━━━ SUPPLIED INFORMATION ━━━
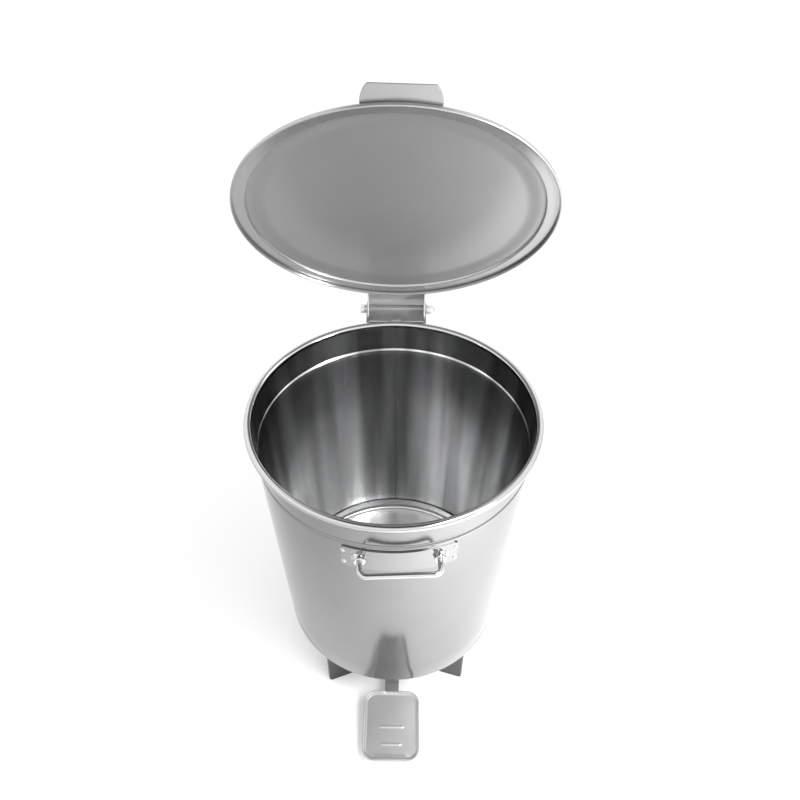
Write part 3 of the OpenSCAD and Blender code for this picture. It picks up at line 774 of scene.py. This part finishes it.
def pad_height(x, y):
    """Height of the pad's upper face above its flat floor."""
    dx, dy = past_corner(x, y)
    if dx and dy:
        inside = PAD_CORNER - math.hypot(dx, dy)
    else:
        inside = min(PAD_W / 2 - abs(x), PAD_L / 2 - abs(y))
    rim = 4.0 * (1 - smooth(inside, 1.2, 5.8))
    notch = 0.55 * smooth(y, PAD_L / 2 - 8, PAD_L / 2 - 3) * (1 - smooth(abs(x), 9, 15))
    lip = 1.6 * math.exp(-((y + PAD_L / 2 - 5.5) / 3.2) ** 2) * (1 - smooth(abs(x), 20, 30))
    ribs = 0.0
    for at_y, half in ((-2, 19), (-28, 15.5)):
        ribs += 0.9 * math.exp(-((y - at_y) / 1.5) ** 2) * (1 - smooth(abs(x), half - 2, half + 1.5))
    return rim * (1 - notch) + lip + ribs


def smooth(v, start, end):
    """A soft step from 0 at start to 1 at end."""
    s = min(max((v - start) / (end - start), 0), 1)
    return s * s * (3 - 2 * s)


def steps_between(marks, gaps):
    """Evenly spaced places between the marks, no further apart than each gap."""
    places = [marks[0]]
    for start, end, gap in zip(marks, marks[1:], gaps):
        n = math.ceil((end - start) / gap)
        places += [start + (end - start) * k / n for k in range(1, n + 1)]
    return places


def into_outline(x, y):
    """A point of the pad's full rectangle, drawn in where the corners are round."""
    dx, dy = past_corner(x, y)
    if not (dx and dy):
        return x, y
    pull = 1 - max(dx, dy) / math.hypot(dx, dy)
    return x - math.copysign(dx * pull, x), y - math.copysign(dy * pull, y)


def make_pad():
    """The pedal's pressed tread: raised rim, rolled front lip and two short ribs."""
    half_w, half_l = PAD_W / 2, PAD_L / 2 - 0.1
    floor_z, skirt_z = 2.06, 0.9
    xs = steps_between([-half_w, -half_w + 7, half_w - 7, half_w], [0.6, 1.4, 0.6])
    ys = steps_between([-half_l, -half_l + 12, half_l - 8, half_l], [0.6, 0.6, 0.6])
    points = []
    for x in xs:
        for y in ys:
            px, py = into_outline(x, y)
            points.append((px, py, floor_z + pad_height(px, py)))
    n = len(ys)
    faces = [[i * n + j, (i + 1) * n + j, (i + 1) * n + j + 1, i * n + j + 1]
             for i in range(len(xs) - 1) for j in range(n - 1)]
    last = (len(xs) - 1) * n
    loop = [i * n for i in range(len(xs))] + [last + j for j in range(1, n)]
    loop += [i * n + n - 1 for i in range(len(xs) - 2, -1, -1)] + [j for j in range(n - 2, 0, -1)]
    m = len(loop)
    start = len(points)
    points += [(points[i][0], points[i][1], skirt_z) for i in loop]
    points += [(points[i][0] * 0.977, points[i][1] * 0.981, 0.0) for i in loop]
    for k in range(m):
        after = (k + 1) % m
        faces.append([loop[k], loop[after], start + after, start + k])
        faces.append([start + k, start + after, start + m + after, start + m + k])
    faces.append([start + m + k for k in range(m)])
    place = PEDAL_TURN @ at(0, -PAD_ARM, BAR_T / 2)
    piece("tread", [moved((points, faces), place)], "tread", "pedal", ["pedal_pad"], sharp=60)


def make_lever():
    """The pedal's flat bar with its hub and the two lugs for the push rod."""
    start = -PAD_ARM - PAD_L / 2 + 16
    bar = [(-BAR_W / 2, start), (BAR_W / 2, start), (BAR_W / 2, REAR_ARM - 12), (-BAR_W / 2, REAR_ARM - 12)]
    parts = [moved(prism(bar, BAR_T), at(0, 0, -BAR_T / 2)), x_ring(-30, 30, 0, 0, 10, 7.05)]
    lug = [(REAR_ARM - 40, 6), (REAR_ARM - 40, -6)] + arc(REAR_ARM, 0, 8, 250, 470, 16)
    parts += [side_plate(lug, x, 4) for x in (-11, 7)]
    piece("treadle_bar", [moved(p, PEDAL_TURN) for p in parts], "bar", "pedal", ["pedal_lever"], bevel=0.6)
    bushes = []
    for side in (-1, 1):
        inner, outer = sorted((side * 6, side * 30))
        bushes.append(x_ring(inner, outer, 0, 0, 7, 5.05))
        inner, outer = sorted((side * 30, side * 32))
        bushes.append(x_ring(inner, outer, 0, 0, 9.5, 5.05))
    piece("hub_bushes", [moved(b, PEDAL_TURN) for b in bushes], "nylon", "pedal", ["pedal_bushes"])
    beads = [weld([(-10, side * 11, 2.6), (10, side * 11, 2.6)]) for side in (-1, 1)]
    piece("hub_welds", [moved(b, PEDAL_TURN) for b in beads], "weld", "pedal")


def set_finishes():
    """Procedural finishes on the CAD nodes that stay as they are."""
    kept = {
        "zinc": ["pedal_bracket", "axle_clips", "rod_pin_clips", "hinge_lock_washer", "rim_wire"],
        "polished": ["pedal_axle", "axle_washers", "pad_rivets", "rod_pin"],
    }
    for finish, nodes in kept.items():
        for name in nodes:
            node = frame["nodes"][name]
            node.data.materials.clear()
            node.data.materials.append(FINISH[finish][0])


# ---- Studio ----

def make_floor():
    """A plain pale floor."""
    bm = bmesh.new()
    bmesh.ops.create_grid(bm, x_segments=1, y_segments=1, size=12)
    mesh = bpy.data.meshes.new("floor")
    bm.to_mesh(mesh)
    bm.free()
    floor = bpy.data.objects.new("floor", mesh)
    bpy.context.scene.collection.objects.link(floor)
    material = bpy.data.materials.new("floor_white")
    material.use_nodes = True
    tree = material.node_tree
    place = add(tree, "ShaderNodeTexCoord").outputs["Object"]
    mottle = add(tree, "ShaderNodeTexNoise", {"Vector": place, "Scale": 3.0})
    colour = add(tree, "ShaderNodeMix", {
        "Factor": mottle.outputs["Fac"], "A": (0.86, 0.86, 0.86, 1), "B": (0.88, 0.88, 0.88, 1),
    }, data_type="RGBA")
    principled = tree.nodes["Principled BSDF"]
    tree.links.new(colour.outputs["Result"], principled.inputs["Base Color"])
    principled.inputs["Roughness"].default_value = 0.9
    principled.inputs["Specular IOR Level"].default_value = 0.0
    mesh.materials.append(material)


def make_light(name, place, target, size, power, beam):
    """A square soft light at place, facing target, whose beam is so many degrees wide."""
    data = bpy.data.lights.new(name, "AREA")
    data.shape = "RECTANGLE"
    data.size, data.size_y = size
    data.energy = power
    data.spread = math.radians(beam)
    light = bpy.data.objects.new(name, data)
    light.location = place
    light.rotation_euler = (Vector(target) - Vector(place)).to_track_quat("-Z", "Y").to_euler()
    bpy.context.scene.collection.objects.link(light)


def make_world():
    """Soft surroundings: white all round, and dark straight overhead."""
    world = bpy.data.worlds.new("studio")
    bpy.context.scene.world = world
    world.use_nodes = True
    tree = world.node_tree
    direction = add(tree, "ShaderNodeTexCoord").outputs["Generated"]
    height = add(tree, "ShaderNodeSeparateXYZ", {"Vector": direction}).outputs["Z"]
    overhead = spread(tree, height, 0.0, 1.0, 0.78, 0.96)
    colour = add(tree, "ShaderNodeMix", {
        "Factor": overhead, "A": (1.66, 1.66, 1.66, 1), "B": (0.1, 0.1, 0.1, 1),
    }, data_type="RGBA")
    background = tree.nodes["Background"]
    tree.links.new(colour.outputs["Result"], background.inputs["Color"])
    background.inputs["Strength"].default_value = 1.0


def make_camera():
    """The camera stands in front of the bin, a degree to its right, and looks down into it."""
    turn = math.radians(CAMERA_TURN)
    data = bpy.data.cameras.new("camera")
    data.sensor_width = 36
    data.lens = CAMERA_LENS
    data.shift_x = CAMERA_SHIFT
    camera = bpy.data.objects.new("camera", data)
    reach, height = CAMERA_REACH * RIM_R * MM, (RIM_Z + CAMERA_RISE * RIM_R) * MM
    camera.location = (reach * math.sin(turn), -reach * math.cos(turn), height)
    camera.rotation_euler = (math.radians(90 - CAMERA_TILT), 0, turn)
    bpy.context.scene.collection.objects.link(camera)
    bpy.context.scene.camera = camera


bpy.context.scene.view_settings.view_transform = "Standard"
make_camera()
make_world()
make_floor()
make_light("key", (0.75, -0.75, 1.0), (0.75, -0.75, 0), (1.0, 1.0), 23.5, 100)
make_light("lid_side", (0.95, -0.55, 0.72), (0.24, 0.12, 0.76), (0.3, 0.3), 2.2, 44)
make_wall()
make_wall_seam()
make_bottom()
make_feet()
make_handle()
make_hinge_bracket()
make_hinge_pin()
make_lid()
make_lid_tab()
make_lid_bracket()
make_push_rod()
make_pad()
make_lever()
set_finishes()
━━━
━━━ SUPPLIED INFORMATION ━━━
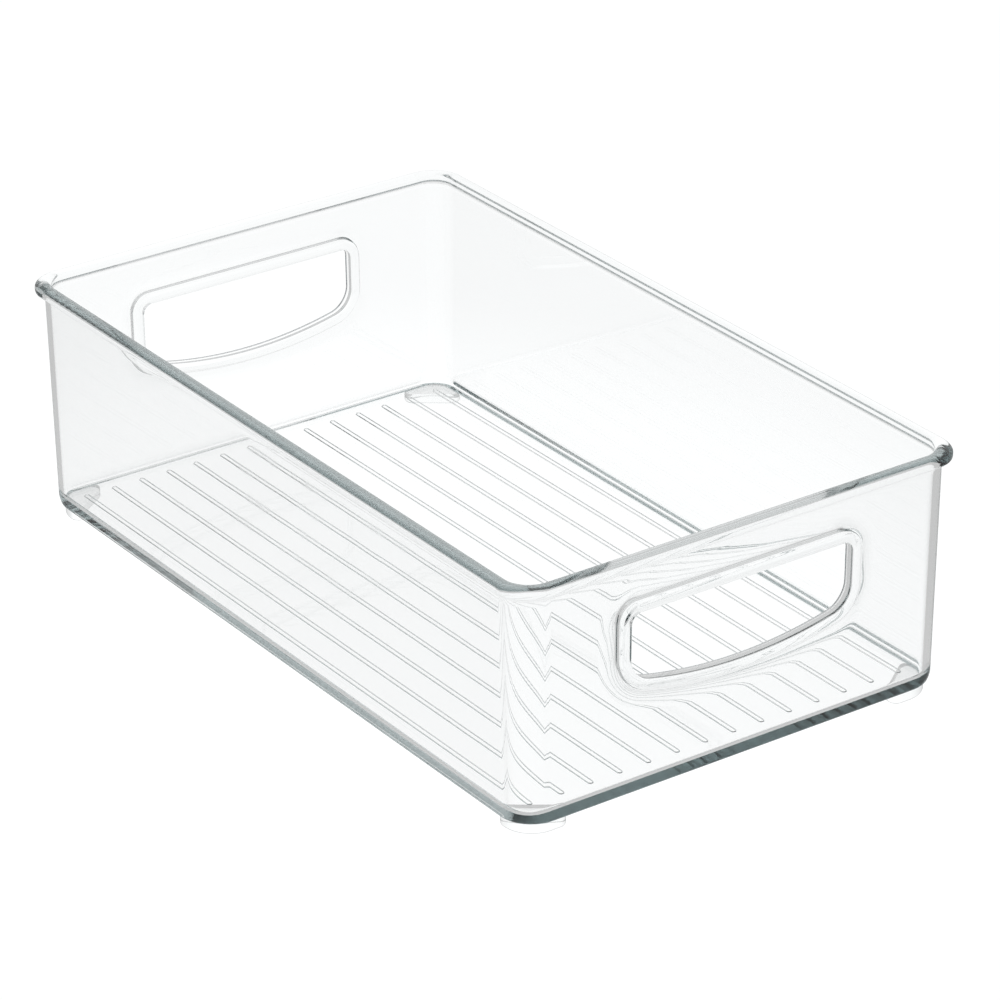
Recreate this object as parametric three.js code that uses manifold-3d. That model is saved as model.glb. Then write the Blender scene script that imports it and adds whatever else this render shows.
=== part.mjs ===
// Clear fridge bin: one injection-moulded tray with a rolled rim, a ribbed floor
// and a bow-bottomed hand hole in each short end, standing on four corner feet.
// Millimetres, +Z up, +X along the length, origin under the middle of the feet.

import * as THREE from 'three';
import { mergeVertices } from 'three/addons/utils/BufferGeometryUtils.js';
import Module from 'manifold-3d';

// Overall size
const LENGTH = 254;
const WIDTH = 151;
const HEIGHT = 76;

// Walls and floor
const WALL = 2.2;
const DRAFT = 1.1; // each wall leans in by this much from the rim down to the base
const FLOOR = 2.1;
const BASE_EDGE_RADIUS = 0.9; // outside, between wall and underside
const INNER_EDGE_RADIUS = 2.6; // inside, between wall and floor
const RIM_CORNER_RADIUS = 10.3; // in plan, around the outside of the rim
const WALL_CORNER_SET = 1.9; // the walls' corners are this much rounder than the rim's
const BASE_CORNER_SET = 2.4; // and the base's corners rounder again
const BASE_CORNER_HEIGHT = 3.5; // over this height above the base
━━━
━━━ SUPPLIED INFORMATION ━━━
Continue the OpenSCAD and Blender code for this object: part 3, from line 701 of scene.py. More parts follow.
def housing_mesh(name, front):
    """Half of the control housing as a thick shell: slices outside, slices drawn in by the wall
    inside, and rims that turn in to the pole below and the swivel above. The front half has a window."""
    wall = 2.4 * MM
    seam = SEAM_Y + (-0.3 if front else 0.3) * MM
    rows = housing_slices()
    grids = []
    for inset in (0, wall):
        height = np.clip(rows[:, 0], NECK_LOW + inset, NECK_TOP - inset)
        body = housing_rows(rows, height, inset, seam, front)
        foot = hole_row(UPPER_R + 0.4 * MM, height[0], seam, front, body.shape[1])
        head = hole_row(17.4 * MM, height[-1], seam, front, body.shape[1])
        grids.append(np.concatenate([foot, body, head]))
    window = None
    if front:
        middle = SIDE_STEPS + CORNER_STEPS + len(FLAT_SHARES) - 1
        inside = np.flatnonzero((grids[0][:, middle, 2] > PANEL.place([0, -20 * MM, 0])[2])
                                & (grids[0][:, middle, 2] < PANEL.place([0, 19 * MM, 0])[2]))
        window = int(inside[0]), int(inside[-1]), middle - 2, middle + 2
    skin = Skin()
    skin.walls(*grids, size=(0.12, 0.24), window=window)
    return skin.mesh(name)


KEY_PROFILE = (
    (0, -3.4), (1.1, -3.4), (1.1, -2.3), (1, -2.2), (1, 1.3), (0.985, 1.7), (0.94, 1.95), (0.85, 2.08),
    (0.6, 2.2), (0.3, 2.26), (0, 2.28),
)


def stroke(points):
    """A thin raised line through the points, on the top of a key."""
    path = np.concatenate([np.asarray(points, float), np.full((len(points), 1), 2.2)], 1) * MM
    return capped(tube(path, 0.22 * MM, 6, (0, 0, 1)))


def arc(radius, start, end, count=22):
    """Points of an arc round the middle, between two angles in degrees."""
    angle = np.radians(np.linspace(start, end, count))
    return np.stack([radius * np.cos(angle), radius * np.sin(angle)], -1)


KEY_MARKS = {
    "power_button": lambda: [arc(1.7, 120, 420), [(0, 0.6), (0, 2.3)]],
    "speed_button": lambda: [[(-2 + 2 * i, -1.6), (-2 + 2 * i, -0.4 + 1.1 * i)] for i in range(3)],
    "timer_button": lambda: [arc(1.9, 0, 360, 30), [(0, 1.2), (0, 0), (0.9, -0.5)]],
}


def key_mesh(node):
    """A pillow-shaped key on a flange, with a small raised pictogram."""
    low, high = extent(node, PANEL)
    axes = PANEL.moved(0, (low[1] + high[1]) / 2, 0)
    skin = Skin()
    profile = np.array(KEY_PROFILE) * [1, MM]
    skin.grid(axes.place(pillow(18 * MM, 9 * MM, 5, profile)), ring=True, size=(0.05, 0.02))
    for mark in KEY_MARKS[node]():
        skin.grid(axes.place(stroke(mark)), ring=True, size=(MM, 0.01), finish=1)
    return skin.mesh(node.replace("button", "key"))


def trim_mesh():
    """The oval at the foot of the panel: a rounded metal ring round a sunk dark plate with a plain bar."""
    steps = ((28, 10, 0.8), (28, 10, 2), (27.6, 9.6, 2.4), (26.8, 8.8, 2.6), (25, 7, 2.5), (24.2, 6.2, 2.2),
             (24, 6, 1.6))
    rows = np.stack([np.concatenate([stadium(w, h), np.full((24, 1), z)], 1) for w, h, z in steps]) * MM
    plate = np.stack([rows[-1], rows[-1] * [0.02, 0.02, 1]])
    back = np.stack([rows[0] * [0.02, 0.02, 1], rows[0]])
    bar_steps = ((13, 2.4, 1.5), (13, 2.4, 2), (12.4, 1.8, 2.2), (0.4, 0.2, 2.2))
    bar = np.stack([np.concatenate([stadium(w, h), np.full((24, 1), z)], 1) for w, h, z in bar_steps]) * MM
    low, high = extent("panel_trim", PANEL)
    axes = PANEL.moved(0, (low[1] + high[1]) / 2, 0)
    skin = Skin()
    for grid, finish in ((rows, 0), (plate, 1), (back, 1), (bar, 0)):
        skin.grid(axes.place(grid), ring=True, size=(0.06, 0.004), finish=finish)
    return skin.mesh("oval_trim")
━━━
THE TASK:
Repeat exactly the lines from the one containing "Recreate this object" through the one containing "const HEIGHT = 76;", both included, and nothing else.

WRITTEN ANSWER:
Recreate this object as parametric three.js code that uses manifold-3d. That model is saved as model.glb. Then write the Blender scene script that imports it and adds whatever else this render shows.
=== part.mjs ===
// Clear fridge bin: one injection-moulded tray with a rolled rim, a ribbed floor
// and a bow-bottomed hand hole in each short end, standing on four corner feet.
// Millimetres, +Z up, +X along the length, origin under the middle of the feet.

import * as THREE from 'three';
import { mergeVertices } from 'three/addons/utils/BufferGeometryUtils.js';
import Module from 'manifold-3d';

// Overall size
const LENGTH = 254;
const WIDTH = 151;
const HEIGHT = 76;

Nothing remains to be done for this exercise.